→ Exercise directions:
Retype word for word the lines lying between the line containing "Continue the three.js" and the line containing "each shared effect", together with those two lines themselves, and nothing besides.

(Source data)
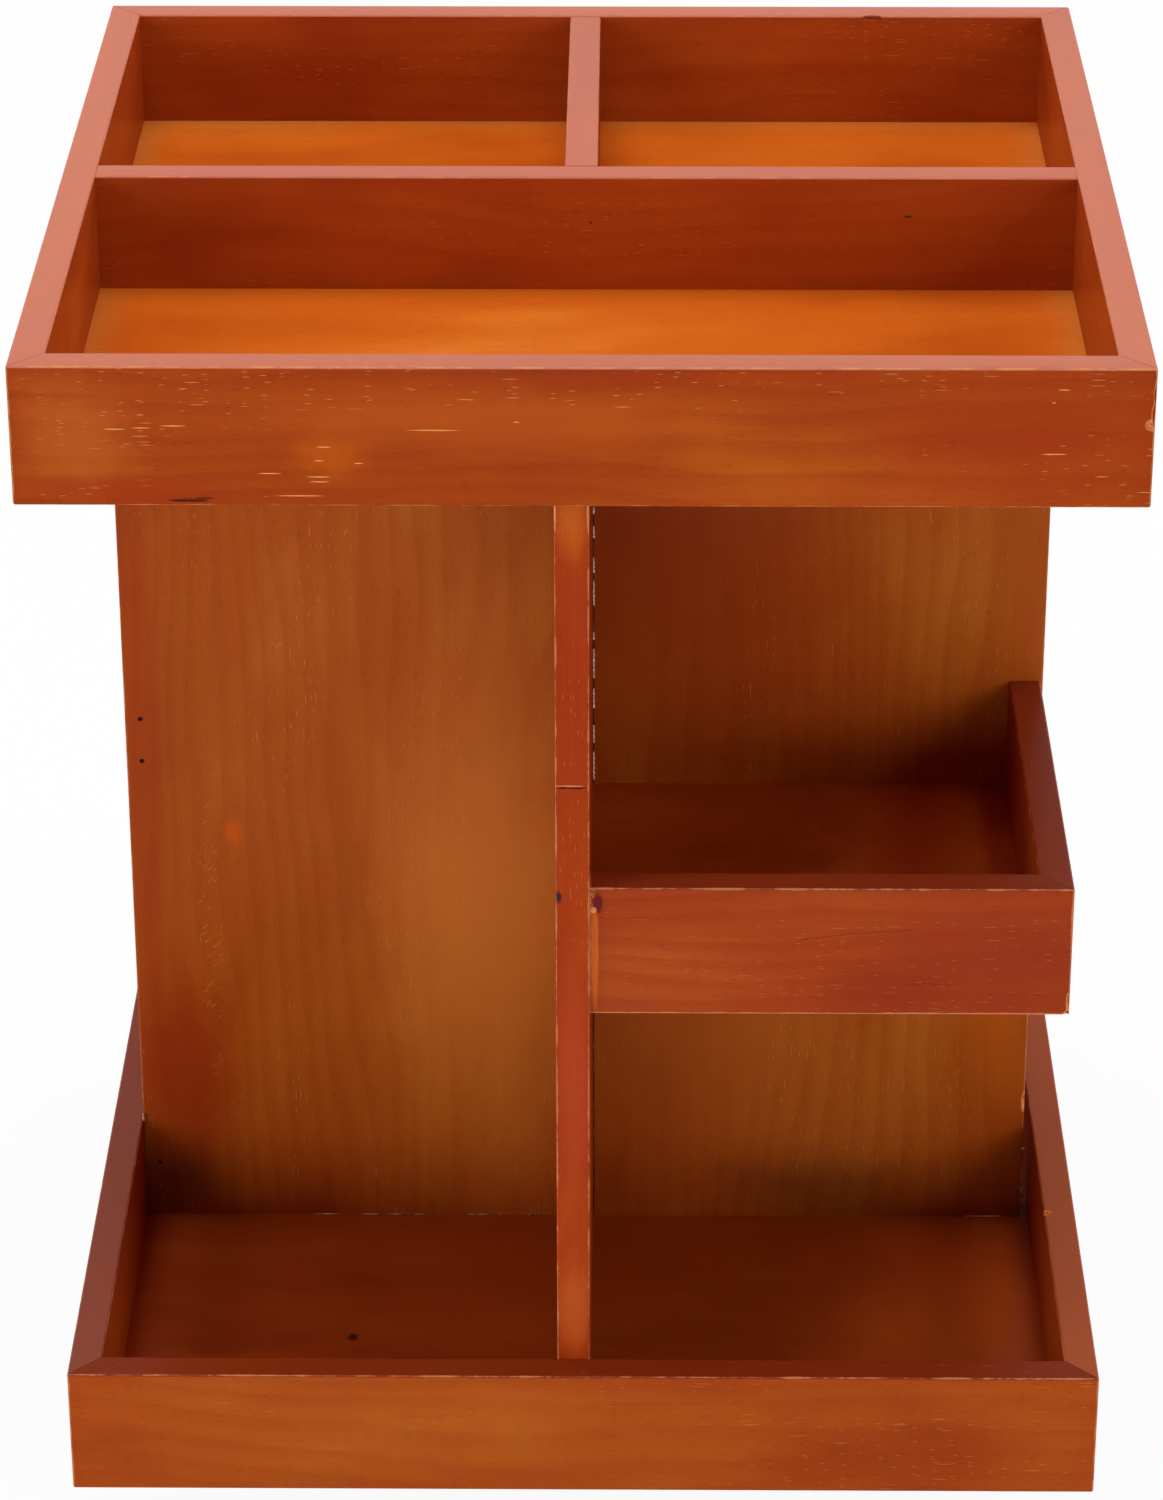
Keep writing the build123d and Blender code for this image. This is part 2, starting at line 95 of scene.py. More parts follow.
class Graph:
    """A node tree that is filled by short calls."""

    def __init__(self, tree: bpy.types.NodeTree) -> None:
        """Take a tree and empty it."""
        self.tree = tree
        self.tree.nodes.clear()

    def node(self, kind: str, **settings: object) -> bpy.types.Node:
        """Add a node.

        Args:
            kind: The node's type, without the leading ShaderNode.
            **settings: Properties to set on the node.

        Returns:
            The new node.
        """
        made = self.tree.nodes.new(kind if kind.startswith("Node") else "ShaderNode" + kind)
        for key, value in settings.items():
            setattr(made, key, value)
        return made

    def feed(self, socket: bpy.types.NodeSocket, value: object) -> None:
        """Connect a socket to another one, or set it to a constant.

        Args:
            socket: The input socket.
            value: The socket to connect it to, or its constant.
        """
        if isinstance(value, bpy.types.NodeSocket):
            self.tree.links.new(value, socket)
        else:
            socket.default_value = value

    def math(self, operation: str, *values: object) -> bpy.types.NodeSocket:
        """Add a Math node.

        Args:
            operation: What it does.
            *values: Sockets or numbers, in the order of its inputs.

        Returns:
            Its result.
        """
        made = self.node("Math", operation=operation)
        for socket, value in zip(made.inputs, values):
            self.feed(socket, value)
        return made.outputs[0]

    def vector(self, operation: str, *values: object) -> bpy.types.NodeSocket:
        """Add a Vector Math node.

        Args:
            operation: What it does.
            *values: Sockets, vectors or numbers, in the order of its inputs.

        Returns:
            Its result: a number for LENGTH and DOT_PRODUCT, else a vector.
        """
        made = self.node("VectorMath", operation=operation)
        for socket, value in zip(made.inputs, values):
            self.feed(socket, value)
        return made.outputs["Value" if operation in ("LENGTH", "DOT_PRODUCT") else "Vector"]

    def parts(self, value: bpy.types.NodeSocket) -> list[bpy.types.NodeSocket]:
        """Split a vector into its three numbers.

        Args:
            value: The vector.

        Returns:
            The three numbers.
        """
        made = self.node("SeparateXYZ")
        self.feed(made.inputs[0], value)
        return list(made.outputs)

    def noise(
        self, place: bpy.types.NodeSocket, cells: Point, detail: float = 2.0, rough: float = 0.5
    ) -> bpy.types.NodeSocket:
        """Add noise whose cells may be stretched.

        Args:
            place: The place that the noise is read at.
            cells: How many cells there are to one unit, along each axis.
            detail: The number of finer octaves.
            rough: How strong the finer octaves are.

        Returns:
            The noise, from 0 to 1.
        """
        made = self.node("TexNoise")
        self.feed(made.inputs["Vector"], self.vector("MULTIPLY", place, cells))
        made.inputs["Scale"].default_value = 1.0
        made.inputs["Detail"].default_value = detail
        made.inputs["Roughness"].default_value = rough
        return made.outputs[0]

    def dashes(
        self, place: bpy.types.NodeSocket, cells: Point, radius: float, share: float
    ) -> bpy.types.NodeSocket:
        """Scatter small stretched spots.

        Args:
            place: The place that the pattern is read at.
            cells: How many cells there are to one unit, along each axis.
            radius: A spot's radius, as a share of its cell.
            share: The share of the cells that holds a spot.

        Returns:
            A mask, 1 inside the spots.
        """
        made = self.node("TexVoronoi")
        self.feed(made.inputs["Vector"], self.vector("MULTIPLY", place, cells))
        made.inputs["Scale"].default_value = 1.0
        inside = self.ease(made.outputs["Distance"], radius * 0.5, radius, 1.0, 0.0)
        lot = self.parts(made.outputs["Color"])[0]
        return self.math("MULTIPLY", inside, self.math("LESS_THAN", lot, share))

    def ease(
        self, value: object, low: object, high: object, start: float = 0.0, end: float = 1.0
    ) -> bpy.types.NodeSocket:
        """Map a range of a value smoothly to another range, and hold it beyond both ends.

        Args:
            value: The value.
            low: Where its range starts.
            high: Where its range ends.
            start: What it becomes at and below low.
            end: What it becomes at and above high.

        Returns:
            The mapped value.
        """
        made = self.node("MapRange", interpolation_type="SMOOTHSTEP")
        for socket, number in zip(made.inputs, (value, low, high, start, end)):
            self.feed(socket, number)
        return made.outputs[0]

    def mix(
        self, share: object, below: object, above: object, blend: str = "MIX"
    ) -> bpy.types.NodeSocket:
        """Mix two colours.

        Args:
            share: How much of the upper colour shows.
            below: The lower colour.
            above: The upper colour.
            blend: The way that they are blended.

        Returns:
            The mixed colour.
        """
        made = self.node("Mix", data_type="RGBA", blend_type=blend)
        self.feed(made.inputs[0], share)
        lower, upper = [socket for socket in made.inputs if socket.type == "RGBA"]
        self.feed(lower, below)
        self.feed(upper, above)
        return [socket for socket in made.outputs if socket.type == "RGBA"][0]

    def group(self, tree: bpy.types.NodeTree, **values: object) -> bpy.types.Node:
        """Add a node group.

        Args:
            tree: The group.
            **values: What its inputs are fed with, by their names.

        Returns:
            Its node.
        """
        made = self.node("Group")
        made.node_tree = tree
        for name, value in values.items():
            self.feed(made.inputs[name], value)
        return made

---

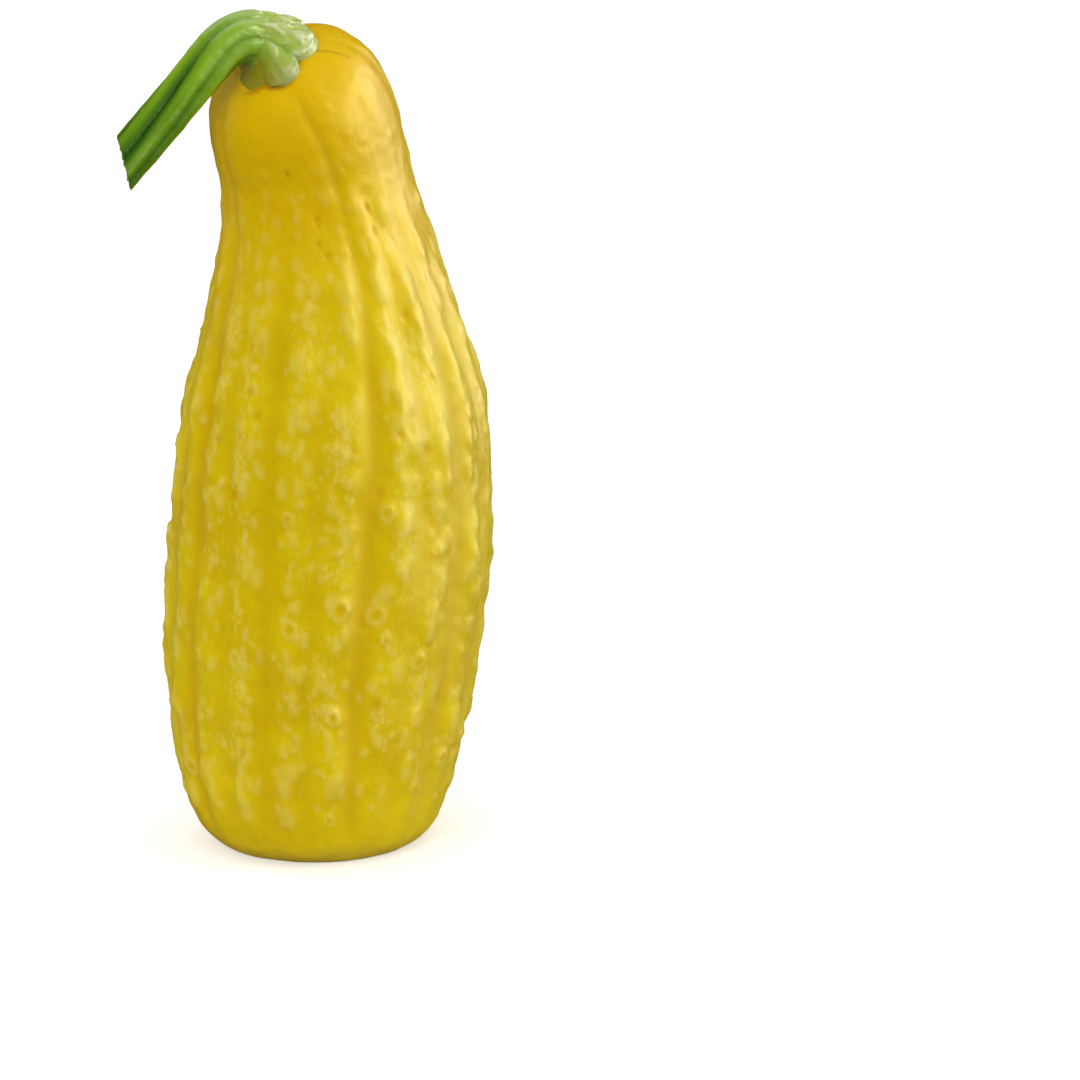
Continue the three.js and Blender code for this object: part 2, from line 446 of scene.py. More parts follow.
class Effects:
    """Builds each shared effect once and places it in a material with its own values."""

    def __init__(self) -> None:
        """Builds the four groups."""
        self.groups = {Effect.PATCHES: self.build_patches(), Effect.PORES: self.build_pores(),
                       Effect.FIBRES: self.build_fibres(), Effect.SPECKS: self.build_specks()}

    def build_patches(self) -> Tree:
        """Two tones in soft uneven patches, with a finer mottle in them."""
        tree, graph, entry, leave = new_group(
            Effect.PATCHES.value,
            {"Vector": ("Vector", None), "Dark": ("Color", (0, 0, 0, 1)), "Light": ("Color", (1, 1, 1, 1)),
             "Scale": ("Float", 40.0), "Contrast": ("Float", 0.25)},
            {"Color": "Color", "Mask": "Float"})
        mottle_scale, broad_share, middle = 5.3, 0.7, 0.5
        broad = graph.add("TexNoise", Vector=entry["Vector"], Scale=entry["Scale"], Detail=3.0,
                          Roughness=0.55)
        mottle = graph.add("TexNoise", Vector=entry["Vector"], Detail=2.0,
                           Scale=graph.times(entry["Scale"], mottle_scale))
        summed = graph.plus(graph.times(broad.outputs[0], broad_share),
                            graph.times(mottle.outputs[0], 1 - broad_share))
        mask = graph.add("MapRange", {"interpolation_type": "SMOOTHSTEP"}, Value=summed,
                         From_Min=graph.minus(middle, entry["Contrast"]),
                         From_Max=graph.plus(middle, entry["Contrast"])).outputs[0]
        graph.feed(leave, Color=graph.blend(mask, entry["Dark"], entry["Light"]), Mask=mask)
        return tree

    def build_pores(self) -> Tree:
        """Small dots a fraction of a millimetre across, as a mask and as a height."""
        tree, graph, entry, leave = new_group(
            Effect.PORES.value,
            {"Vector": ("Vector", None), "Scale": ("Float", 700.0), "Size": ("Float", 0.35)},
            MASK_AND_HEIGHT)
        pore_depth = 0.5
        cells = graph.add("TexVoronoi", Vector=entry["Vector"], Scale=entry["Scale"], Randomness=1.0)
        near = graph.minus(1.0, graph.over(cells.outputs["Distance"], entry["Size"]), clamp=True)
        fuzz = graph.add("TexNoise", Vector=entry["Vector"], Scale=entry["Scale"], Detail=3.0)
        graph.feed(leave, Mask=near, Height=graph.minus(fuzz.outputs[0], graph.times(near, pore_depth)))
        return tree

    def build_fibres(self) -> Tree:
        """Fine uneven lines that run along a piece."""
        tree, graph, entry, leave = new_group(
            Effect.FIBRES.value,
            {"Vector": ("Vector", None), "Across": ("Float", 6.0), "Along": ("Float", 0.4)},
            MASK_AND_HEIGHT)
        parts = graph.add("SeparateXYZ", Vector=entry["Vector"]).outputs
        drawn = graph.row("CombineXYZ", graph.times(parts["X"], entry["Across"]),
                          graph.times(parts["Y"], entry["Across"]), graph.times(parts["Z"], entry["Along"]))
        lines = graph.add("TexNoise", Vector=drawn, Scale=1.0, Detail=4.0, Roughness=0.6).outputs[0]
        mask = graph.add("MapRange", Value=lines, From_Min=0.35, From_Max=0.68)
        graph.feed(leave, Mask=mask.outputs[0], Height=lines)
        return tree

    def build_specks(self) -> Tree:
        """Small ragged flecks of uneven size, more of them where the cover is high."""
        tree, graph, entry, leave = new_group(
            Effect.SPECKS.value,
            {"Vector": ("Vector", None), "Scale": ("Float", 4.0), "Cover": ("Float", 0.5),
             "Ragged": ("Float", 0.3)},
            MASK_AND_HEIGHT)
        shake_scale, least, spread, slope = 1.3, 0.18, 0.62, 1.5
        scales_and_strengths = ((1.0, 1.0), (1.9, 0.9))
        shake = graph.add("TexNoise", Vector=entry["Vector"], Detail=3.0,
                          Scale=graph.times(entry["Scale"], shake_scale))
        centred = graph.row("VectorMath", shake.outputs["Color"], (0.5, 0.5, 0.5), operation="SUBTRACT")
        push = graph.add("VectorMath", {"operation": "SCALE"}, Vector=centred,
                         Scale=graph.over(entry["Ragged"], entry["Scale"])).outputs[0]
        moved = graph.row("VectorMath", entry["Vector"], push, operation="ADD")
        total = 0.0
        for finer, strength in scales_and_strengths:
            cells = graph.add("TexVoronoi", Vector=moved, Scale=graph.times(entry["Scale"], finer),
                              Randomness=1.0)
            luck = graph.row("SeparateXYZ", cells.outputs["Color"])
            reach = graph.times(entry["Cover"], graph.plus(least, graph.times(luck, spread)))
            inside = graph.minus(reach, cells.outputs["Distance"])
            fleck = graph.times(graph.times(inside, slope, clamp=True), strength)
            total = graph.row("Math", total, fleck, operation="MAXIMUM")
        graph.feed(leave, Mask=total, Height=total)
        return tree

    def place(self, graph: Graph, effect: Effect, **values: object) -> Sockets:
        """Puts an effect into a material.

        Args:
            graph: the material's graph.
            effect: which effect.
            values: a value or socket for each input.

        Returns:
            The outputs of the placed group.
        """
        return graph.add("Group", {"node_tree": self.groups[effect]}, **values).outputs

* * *

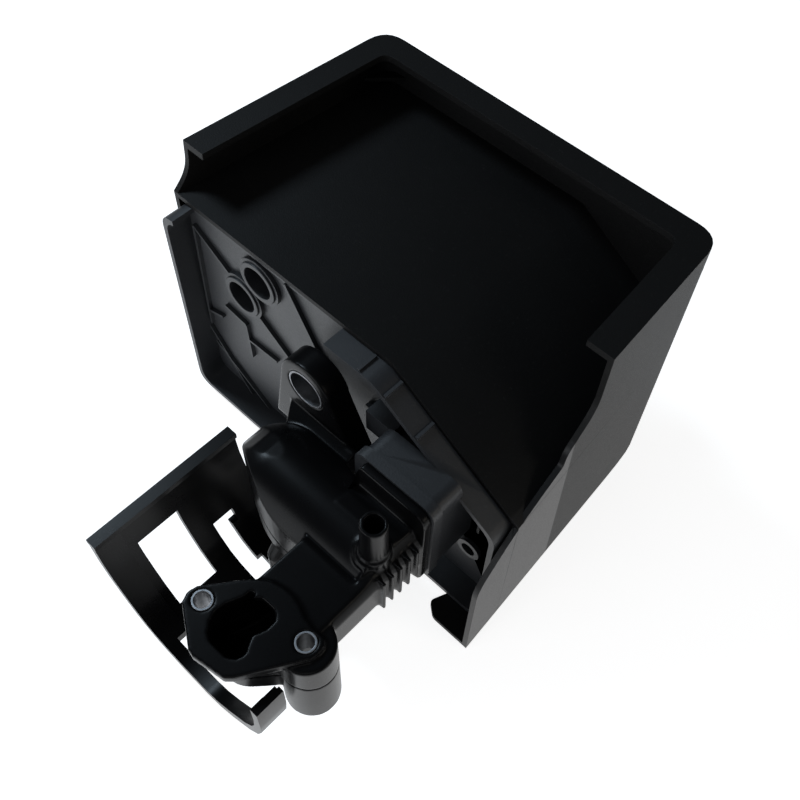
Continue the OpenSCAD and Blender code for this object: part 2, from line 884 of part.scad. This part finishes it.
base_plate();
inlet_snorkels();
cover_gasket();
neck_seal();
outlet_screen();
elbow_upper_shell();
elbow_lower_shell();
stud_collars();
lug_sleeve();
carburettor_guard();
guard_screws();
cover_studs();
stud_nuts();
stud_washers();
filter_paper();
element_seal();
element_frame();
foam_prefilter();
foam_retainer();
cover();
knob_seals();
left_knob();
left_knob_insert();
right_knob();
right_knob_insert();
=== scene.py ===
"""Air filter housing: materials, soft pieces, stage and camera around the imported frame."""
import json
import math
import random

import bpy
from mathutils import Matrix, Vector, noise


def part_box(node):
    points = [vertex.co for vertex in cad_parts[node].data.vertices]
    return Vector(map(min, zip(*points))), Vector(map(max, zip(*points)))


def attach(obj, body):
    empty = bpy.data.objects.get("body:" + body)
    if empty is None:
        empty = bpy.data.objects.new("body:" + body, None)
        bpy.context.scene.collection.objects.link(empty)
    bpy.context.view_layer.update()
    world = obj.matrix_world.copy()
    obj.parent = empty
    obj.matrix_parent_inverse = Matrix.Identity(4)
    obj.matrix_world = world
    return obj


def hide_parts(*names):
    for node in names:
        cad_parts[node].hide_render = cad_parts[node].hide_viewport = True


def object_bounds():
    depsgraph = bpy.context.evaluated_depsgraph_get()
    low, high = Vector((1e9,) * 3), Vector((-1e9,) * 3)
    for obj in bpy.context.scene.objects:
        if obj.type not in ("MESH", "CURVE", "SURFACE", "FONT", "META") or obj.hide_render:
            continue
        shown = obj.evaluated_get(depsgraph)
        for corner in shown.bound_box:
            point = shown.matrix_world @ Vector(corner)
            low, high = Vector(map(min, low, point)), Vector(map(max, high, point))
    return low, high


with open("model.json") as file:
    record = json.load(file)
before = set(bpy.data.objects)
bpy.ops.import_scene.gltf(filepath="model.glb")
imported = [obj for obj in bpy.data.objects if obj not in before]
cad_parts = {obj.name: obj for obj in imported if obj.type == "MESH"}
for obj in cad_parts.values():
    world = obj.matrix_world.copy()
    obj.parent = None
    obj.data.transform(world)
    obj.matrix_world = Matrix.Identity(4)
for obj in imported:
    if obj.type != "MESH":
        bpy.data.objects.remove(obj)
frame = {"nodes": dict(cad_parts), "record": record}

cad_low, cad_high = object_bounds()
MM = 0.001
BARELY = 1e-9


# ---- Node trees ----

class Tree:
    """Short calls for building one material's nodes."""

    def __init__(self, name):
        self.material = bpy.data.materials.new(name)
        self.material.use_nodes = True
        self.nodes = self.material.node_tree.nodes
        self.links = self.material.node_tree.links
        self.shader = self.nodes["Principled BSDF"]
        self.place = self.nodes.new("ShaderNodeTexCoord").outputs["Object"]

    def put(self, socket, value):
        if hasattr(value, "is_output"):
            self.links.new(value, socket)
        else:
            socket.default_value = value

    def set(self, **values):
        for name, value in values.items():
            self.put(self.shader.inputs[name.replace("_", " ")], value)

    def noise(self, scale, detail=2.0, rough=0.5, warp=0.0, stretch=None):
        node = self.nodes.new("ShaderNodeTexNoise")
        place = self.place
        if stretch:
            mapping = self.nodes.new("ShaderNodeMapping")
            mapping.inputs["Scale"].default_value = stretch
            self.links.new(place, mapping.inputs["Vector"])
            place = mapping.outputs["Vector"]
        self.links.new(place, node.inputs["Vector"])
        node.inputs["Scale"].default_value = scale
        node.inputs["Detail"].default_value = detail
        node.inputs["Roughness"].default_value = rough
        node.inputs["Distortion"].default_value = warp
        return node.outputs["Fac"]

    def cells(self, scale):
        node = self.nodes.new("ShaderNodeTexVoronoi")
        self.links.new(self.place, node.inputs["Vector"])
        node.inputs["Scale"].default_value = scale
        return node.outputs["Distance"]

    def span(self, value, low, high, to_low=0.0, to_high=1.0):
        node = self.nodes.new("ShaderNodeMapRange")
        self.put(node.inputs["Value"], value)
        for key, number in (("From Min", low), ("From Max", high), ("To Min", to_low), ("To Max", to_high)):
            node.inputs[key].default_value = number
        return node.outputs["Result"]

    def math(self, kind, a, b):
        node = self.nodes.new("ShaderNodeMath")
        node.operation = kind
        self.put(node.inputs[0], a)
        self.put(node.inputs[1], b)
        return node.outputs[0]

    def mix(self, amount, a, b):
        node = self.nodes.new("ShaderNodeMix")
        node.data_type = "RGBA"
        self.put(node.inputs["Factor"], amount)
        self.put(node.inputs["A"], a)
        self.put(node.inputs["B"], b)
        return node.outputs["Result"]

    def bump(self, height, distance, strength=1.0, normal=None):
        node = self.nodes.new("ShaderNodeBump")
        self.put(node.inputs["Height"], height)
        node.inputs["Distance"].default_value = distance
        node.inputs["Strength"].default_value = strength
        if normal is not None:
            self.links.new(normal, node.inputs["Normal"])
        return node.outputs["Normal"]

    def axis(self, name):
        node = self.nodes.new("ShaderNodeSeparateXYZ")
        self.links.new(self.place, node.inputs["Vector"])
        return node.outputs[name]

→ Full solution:
Continue the three.js and Blender code for this object: part 2, from line 446 of scene.py. More parts follow.
class Effects:
    """Builds each shared effect once and places it in a material with its own values."""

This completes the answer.